▶ _Exercise task_
Which lines run from the first one up to and including the one with "# Node helpers"? Print exactly those.

──────── Data excerpt

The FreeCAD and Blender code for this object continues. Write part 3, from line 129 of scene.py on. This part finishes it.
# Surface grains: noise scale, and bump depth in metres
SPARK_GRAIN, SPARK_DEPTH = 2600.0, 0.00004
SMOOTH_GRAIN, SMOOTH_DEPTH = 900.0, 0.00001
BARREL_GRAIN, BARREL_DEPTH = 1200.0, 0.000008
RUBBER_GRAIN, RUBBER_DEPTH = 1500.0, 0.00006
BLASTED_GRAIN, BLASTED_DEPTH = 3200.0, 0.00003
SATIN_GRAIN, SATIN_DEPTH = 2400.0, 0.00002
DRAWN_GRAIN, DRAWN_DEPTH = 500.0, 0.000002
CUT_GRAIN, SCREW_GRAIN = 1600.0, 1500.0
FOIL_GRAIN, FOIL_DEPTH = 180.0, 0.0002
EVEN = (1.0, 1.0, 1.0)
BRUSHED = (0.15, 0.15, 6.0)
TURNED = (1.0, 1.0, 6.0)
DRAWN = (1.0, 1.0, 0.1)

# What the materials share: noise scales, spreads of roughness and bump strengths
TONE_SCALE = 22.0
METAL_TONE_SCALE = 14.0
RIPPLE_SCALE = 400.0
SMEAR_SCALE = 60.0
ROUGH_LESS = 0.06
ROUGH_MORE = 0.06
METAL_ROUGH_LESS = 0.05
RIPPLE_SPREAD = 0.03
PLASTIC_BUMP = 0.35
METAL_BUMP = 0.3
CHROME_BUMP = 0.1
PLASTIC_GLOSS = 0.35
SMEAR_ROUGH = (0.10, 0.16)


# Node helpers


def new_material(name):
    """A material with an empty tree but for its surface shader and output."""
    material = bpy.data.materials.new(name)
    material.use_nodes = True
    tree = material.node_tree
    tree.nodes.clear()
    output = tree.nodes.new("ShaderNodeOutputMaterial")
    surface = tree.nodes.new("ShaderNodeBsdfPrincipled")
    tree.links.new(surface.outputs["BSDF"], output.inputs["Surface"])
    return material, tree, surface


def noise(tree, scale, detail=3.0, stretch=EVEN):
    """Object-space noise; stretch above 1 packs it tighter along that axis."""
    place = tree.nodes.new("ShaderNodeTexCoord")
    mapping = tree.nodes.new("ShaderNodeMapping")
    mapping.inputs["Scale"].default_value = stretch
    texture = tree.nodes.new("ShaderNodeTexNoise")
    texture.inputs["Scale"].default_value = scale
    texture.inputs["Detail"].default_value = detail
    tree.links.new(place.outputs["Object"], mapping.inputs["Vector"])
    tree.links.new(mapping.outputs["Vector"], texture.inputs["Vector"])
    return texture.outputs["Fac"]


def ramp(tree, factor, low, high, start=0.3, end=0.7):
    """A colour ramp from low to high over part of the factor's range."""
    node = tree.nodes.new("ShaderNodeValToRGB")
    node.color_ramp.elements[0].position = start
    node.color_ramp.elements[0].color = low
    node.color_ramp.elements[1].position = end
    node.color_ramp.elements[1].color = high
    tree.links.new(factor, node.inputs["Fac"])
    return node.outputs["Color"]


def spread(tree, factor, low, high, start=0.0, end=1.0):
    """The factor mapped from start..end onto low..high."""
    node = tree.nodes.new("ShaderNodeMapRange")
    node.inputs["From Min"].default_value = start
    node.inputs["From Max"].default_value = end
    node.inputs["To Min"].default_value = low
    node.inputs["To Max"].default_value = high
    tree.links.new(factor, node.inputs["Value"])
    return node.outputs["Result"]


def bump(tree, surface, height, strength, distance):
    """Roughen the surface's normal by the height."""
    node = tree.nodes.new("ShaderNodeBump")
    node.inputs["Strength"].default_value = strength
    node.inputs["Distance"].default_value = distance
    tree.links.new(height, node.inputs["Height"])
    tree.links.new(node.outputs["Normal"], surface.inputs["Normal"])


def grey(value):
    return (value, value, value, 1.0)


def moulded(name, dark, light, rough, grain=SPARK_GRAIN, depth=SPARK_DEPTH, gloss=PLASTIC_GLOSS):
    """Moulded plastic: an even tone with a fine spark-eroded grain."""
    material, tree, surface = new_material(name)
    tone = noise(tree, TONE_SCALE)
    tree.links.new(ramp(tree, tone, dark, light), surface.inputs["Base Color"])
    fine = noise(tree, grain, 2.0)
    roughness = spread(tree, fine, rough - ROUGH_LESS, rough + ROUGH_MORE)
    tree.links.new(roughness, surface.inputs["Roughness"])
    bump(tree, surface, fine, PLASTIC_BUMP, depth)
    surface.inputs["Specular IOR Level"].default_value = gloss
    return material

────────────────

▶ _The result_
The FreeCAD and Blender code for this object continues. Write part 3, from line 129 of scene.py on. This part finishes it.
# Surface grains: noise scale, and bump depth in metres
SPARK_GRAIN, SPARK_DEPTH = 2600.0, 0.00004
SMOOTH_GRAIN, SMOOTH_DEPTH = 900.0, 0.00001
BARREL_GRAIN, BARREL_DEPTH = 1200.0, 0.000008
RUBBER_GRAIN, RUBBER_DEPTH = 1500.0, 0.00006
BLASTED_GRAIN, BLASTED_DEPTH = 3200.0, 0.00003
SATIN_GRAIN, SATIN_DEPTH = 2400.0, 0.00002
DRAWN_GRAIN, DRAWN_DEPTH = 500.0, 0.000002
CUT_GRAIN, SCREW_GRAIN = 1600.0, 1500.0
FOIL_GRAIN, FOIL_DEPTH = 180.0, 0.0002
EVEN = (1.0, 1.0, 1.0)
BRUSHED = (0.15, 0.15, 6.0)
TURNED = (1.0, 1.0, 6.0)
DRAWN = (1.0, 1.0, 0.1)

# What the materials share: noise scales, spreads of roughness and bump strengths
TONE_SCALE = 22.0
METAL_TONE_SCALE = 14.0
RIPPLE_SCALE = 400.0
SMEAR_SCALE = 60.0
ROUGH_LESS = 0.06
ROUGH_MORE = 0.06
METAL_ROUGH_LESS = 0.05
RIPPLE_SPREAD = 0.03
PLASTIC_BUMP = 0.35
METAL_BUMP = 0.3
CHROME_BUMP = 0.1
PLASTIC_GLOSS = 0.35
SMEAR_ROUGH = (0.10, 0.16)


# Node helpers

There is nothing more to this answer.